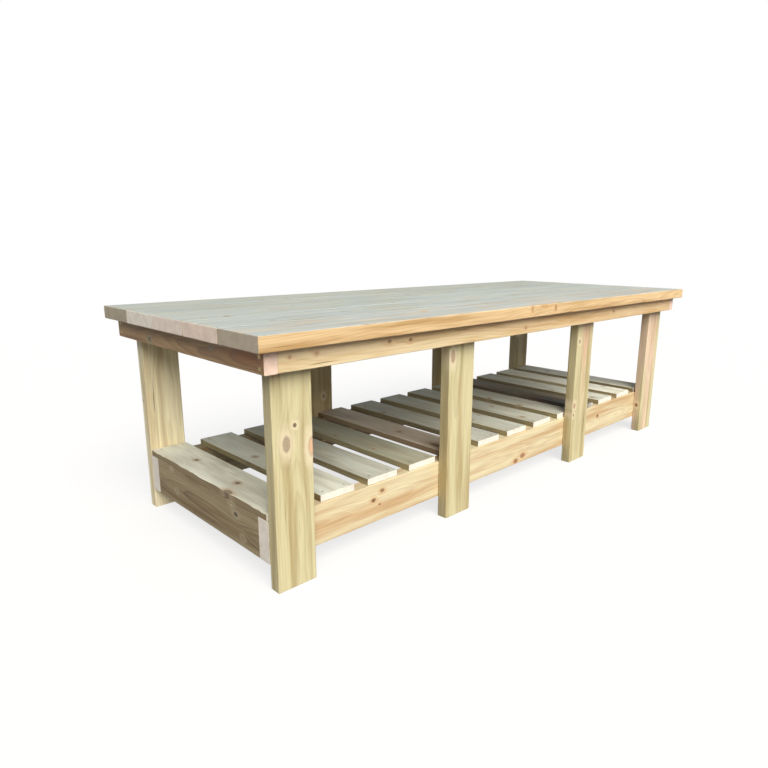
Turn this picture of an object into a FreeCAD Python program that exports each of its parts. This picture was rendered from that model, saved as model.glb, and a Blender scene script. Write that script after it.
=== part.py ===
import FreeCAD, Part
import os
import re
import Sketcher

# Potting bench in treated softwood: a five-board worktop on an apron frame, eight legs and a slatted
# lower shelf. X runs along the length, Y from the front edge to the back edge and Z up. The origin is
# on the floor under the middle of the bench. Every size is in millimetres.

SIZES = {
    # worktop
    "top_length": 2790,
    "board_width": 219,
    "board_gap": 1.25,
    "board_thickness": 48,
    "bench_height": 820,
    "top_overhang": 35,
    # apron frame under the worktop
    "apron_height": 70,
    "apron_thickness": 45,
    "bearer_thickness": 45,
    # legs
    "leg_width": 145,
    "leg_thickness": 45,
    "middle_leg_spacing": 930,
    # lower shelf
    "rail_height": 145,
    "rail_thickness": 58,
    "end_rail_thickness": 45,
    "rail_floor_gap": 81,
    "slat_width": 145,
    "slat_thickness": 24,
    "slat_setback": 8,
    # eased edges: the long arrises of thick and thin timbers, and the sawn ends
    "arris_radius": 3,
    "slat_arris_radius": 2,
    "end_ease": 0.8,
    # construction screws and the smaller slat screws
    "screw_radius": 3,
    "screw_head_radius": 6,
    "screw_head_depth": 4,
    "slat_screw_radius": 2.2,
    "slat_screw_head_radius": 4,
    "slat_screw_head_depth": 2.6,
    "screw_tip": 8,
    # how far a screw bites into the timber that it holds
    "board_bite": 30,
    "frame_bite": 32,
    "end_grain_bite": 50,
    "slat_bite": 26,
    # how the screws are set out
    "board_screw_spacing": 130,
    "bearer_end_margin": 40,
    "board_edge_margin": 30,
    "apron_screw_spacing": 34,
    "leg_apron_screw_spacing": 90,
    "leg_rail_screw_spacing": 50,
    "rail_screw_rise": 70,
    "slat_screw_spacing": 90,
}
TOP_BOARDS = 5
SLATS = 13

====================

§ **What to produce**: Your answer should be exactly the lines of the data above, from the first through the line containing "import Sketcher".

§ **Exercise solution**:
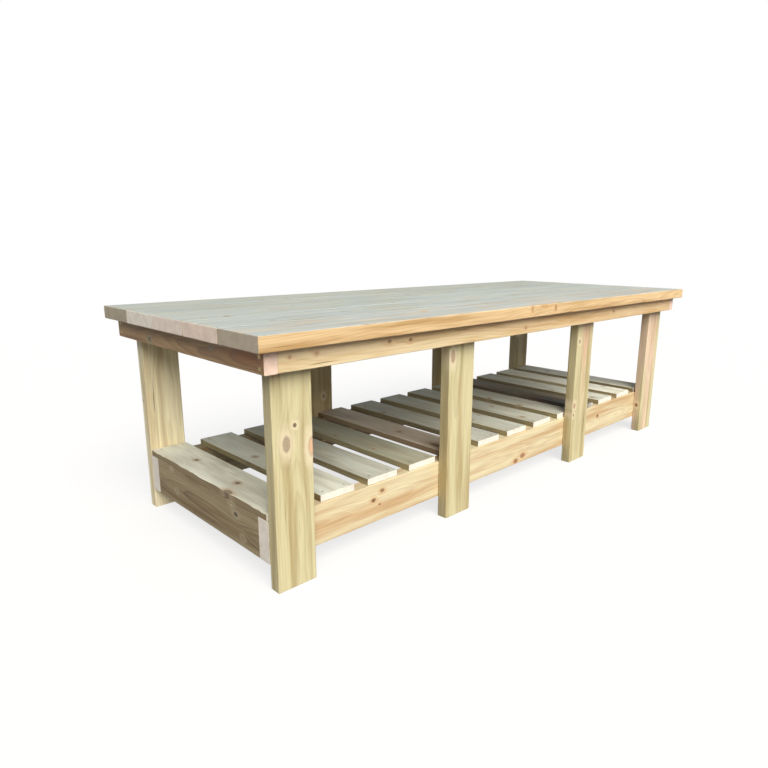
Turn this picture of an object into a FreeCAD Python program that exports each of its parts. This picture was rendered from that model, saved as model.glb, and a Blender scene script. Write that script after it.
=== part.py ===
import FreeCAD, Part
import os
import re
import Sketcher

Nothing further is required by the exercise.